Chung Ki-sup (right), who leads the association of South Korean companies operating in the Gaeseong Industrial Complex in North Korea, converses with an association official in Yeouido, Seoul, Thursday. (Yonhap)
Chung Ki-sup (right), who leads the association of South Korean companies operating in the Gaeseong Industrial Complex in North Korea, converses with an association official in Yeouido, Seoul, Thursday. (Yonhap)

The announcement was in response to Seoul’s decision Wednesday to close the park completely by Saturday in retaliation against Pyongyang’s recent nuclear and rocket tests.

“I am shocked and perplexed (by the sudden shutdown).

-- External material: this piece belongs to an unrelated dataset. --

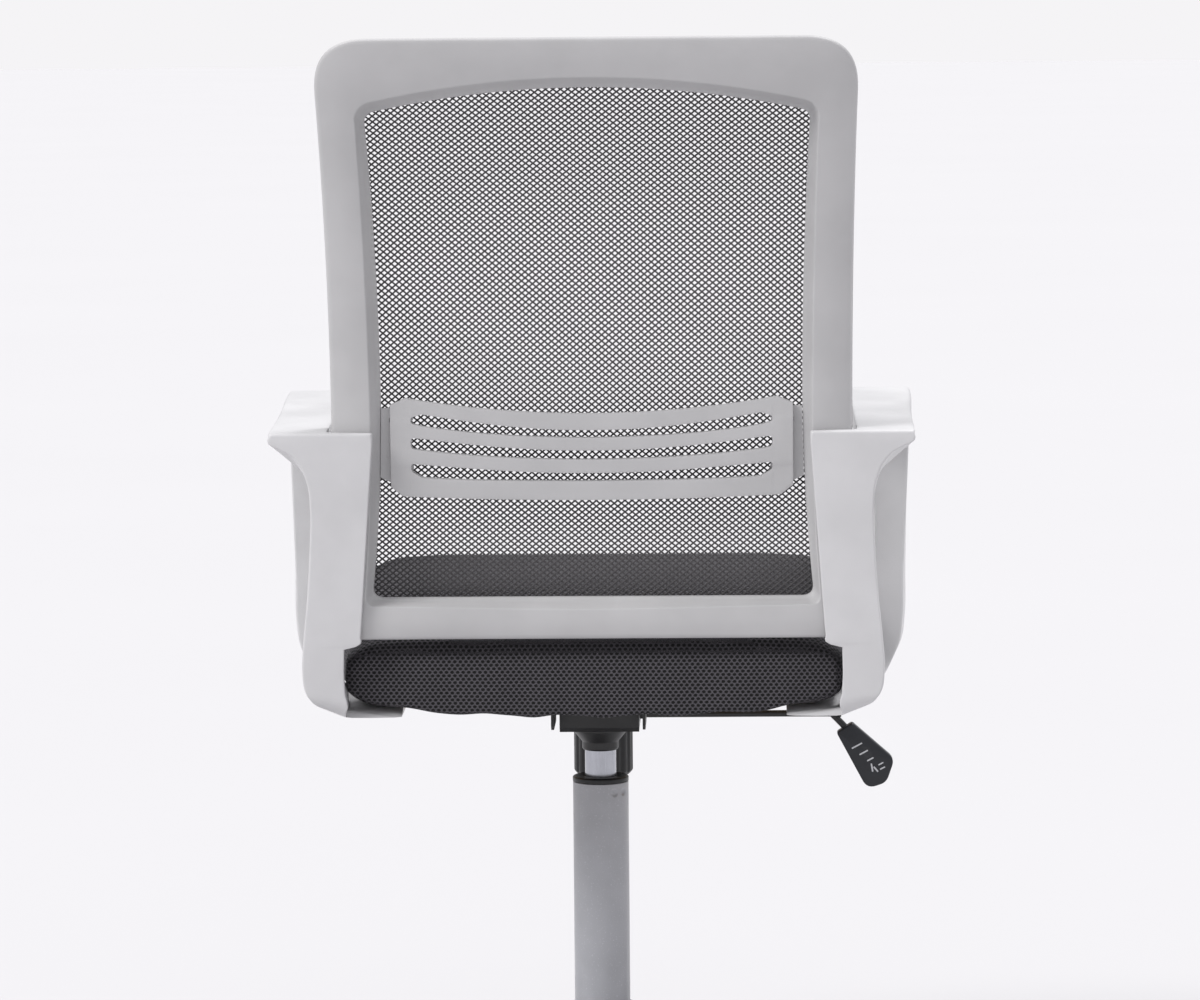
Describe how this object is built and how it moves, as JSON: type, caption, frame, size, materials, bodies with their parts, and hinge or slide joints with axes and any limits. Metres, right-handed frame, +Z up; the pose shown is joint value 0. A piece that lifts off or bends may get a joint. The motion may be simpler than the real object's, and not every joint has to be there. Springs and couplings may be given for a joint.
{
  "type": "swivel chair",
  "caption": "Swivel task chair with a net back, closed-loop arms, tilt mechanism, gas column and star base on twin-wheel castors.",
  "frame": {"origin": "on the floor under the gas column's axis, which is the middle of the chair's outline", "axes": "+Z up, +Y the way the sitter faces, +X to the sitter's right"},
  "size_m": [0.6136, 0.6229, 1],
  "materials": {
    "light_grey_plastic": "light grey moulded nylon, fine matt grain",
    "back_grey_plastic": "light grey moulded nylon, fine matt grain",
    "black_plastic": "black moulded plastic",
    "black_nylon": "black glass-filled nylon, matt",
    "charcoal_fabric": "charcoal air mesh fabric over foam",
    "back_net": "dark grey open knitted net",
    "column_grey": "grey powder-coated steel tube",
    "black_steel": "black powder-coated steel",
    "chrome": "ground and chromed steel",
    "zinc_steel": "zinc-plated steel",
    "plywood": "moulded plywood",
    "wheel_grey": "dark grey nylon wheel"
  },
  "bodies": {
    "base": {"star_base": "black_nylon", "column_tube": "column_grey", "column_ring": "black_plastic", "guide_bush": "black_plastic", "thrust_bearing": "zinc_steel", "retaining_clip": "black_steel"},
    "piston": {"piston_rod": "zinc_steel"},
    "mechanism": {"gas_cylinder": "chrome", "mechanism_housing": "black_steel", "taper_socket": "black_steel", "tilt_axle": "zinc_steel", "tension_spring": "zinc_steel"},
    "button": {"release_button": "black_plastic"},
    "lever_slide": {"lever_collar": "black_plastic"},
    "lever": {"lever_rod": "black_steel", "lever_paddle": "black_plastic"},
    "tension": {"tension_bolt": "zinc_steel"},
    "tension_cup": {"spring_cup": "zinc_steel"},
    "knob": {"tension_knob": "black_plastic"},
    "seat": {"seat_plate": "black_steel", "seat_board": "plywood", "seat_cushion": "charcoal_fabric", "arm_left": "light_grey_plastic", "arm_right": "light_grey_plastic", "arm_bolt_left_rear": "zinc_steel", "arm_bolt_left_front": "zinc_steel", "arm_bolt_right_rear": "zinc_steel", "arm_bolt_right_front": "zinc_steel", "frame_bolt_left": "zinc_steel", "frame_bolt_right": "zinc_steel", "back_frame": "back_grey_plastic", "net_rim": "back_grey_plastic", "back_net": "back_net"},
    "lumbar": {"lumbar_support": "back_grey_plastic"},
    "castor_1": {"castor_1_stem": "zinc_steel", "castor_1_hood": "black_nylon", "castor_1_axle": "zinc_steel"},
    "castor_1_left": {"castor_1_wheel_left": "wheel_grey"},
    "castor_1_right": {"castor_1_wheel_right": "wheel_grey"},
    "castor_2": {"castor_2_stem": "zinc_steel", "castor_2_hood": "black_nylon", "castor_2_axle": "zinc_steel"},
    "castor_2_left": {"castor_2_wheel_left": "wheel_grey"},
    "castor_2_right": {"castor_2_wheel_right": "wheel_grey"},
    "castor_3": {"castor_3_stem": "zinc_steel", "castor_3_hood": "black_nylon", "castor_3_axle": "zinc_steel"},
    "castor_3_left": {"castor_3_wheel_left": "wheel_grey"},
    "castor_3_right": {"castor_3_wheel_right": "wheel_grey"},
    "castor_4": {"castor_4_stem": "zinc_steel", "castor_4_hood": "black_nylon", "castor_4_axle": "zinc_steel"},
    "castor_4_left": {"castor_4_wheel_left": "wheel_grey"},
    "castor_4_right": {"castor_4_wheel_right": "wheel_grey"},
    "castor_5": {"castor_5_stem": "zinc_steel", "castor_5_hood": "black_nylon", "castor_5_axle": "zinc_steel"},
    "castor_5_left": {"castor_5_wheel_left": "wheel_grey"},
    "castor_5_right": {"castor_5_wheel_right": "wheel_grey"}
  },
  "joints": [
    {"name": "seat_swivel", "type": "hinge", "parent": "base", "child": "piston", "pos_m": [0, 0, 0.0868], "axis": [0, 0, 1], "continuous": true},
    {"name": "seat_height", "type": "slide", "parent": "piston", "child": "mechanism", "axis": [0, 0, 1], "range_m": [-0.015, 0.085]},
    {"name": "seat_tilt", "type": "hinge", "parent": "mechanism", "child": "seat", "pos_m": [0, 0.055, 0.4], "axis": [1, 0, 0], "range_deg": [0, 10], "stiffness_Nm_per_rad": 80, "springref_deg": -20.05},
    {"name": "button_travel", "type": "slide", "parent": "mechanism", "child": "button", "axis": [0, 0, 1], "range_m": [-0.0036, 0]},
    {"name": "lever_pull", "type": "slide", "parent": "mechanism", "child": "lever_slide", "axis": [1, 0, 0], "range_m": [0, 0.01]},
    {"name": "lever_lift", "type": "hinge", "parent": "lever_slide", "child": "lever", "pos_m": [0.0355, 0.03, 0.386], "axis": [0, -1, 0], "range_deg": [0, 5], "stiffness_Nm_per_rad": 1.5, "springref_deg": -8.59},
    {"name": "bolt_lift", "type": "slide", "parent": "mechanism", "child": "tension", "axis": [0, 0, 1], "range_m": [0, 0.0095], "deforming": ["tension_spring"]},
    {"name": "cup_travel", "type": "slide", "parent": "tension", "child": "tension_cup", "axis": [0, 0, 1], "range_m": [0, 0.005]},
    {"name": "knob_turn", "type": "hinge", "parent": "tension_cup", "child": "knob", "pos_m": [0, 0.105, 0.32], "axis": [0, 0, 1], "range_deg": [0, 1080]},
    {"name": "lumbar_height", "type": "slide", "parent": "seat", "child": "lumbar", "axis": [0, -0.0795, 0.9968], "range_m": [-0.015, 0.015]},
    {"name": "castor_1_swivel", "type": "hinge", "parent": "base", "child": "castor_1", "pos_m": [0, 0.3, 0.07], "axis": [0, 0, 1], "continuous": true},
    {"name": "castor_1_left_roll", "type": "hinge", "parent": "castor_1", "child": "castor_1_left", "pos_m": [0, 0.282, 0.025], "axis": [1, 0, 0], "continuous": true},
    {"name": "castor_1_right_roll", "type": "hinge", "parent": "castor_1", "child": "castor_1_right", "pos_m": [0, 0.282, 0.025], "axis": [1, 0, 0], "continuous": true},
    {"name": "castor_2_swivel", "type": "hinge", "parent": "base", "child": "castor_2", "pos_m": [-0.28532, 0.0927, 0.07], "axis": [0, 0, 1], "continuous": true},
    {"name": "castor_2_left_roll", "type": "hinge", "parent": "castor_2", "child": "castor_2_left", "pos_m": [-0.28532, 0.0747, 0.025], "axis": [1, 0, 0], "continuous": true},
    {"name": "castor_2_right_roll", "type": "hinge", "parent": "castor_2", "child": "castor_2_right", "pos_m": [-0.28532, 0.0747, 0.025], "axis": [1, 0, 0], "continuous": true},
    {"name": "castor_3_swivel", "type": "hinge", "parent": "base", "child": "castor_3", "pos_m": [-0.17634, -0.24271, 0.07], "axis": [0, 0, 1], "continuous": true},
    {"name": "castor_3_left_roll", "type": "hinge", "parent": "castor_3", "child": "castor_3_left", "pos_m": [-0.17634, -0.26071, 0.025], "axis": [1, 0, 0], "continuous": true},
    {"name": "castor_3_right_roll", "type": "hinge", "parent": "castor_3", "child": "castor_3_right", "pos_m": [-0.17634, -0.26071, 0.025], "axis": [1, 0, 0], "continuous": true},
    {"name": "castor_4_swivel", "type": "hinge", "parent": "base", "child": "castor_4", "pos_m": [0.17634, -0.24271, 0.07], "axis": [0, 0, 1], "continuous": true},
    {"name": "castor_4_left_roll", "type": "hinge", "parent": "castor_4", "child": "castor_4_left", "pos_m": [0.17634, -0.26071, 0.025], "axis": [1, 0, 0], "continuous": true},
    {"name": "castor_4_right_roll", "type": "hinge", "parent": "castor_4", "child": "castor_4_right", "pos_m": [0.17634, -0.26071, 0.025], "axis": [1, 0, 0], "continuous": true},
    {"name": "castor_5_swivel", "type": "hinge", "parent": "base", "child": "castor_5", "pos_m": [0.28532, 0.0927, 0.07], "axis": [0, 0, 1], "continuous": true},
    {"name": "castor_5_left_roll", "type": "hinge", "parent": "castor_5", "child": "castor_5_left", "pos_m": [0.28532, 0.0747, 0.025], "axis": [1, 0, 0], "continuous": true},
    {"name": "castor_5_right_roll", "type": "hinge", "parent": "castor_5", "child": "castor_5_right", "pos_m": [0.28532, 0.0747, 0.025], "axis": [1, 0, 0], "continuous": true}
  ],
  "couplings": [
    {"joint": "button_travel", "follows": "lever_lift", "m_per_rad": -0.0365},
    {"joint": "bolt_lift", "follows": "seat_tilt", "m_per_rad": 0.05},
    {"joint": "cup_travel", "follows": "knob_turn", "m_per_rad": 0.0002387}
  ]
}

We were to ship 12,000 pairs of shoes today. I don’t know what to do,” a manager of a South Korean shoe factory said at the Dorasan immigration office. From early in the morning, the immigration office, located south of the inter-Korean border, was crowded with South Korean managers like him heading to the joint industrial park to prepare for the closure. 

But with no North Korean workers having showed up, there was very little the managers could do to withdraw their facilities, raw materials or products, managers who returned to the South said.  Pyongyang‘s announcement of the asset freeze came later in the afternoon.

Losses from the pullout could be devastating for Gaeseong-based companies, mostly small manufacturers of labor-intensive products, said Chung Ki-sup, who chairs a council for Gaeseong-based South Korean firms.

Chung, who also runs a plant at the park, could not hide his bitter feelings towards the South Korean government.

“The government did not give us a chance to reduce losses. We were just told that the park will be closed,” he said. “It is as if we have been ordered to jump off cliffs to our deaths.”

He pointed out that the two Koreas had agreed in 2013, when they resumed operations at Gaeseong after a five-month suspension, that the complex would stay intact, regardless of any deterioration of bilateral tensions.

Envisioned and established in 2004 by the liberal South Korean administration which favored reconciliation, Gaeseong industrial complex has a history as checkered as inter-Korean ties. In 2013, factories stopped production for nearly five months due to North Korea’s blockage, but this is the first time that the South has decided to shut it down.

Announcing the shutdown on Wednesday, South Korea said that it was “an inevitable measure to make North Korea pay a price for its wrong behavior” and to prevent South Korea’s resources from being used for North Korea’s nuclear and missile programs. It is meant to punish the defiant North, which on Sunday launched a rocket that the world sees as a banned test of ballistic missile technology, following a hydrogen bomb test last month.

A total of 124 South Korean companies were operating in the complex, employing more than 54,000 North Korean workers. Since workers were paid in dollars -- about $100 million in total per year -- conservative critics had said that it serves as a major source of the greenback for the cash-strapped North.

The South Korean government on Thursday set up a task force team to support Gaeseong-based firms, while Financial Supervisory Service chief Zhin Woong-seob asked financial institutions for cooperation “to refrain from retrieving loans or raising interest rates for the firms based in Gaeseong and their subcontractors.”

South Korea has offered insurance to the companies in the event of a shutdown or war, but nearly 40 percent of them, or 48 firms, did not sign up for it.

Those who are covered are entitled to compensation of up to 90 percent of their initial investment amount, not the actual loss, with a cap at 7 billion won ($5.8 million). That money must be returned once operations resume.

In 2013, when operations were suspended for five months, South Korean employers reported a combined loss of over 1 trillion won. Fifty-nine companies received 176 billion won in total insurance compensation.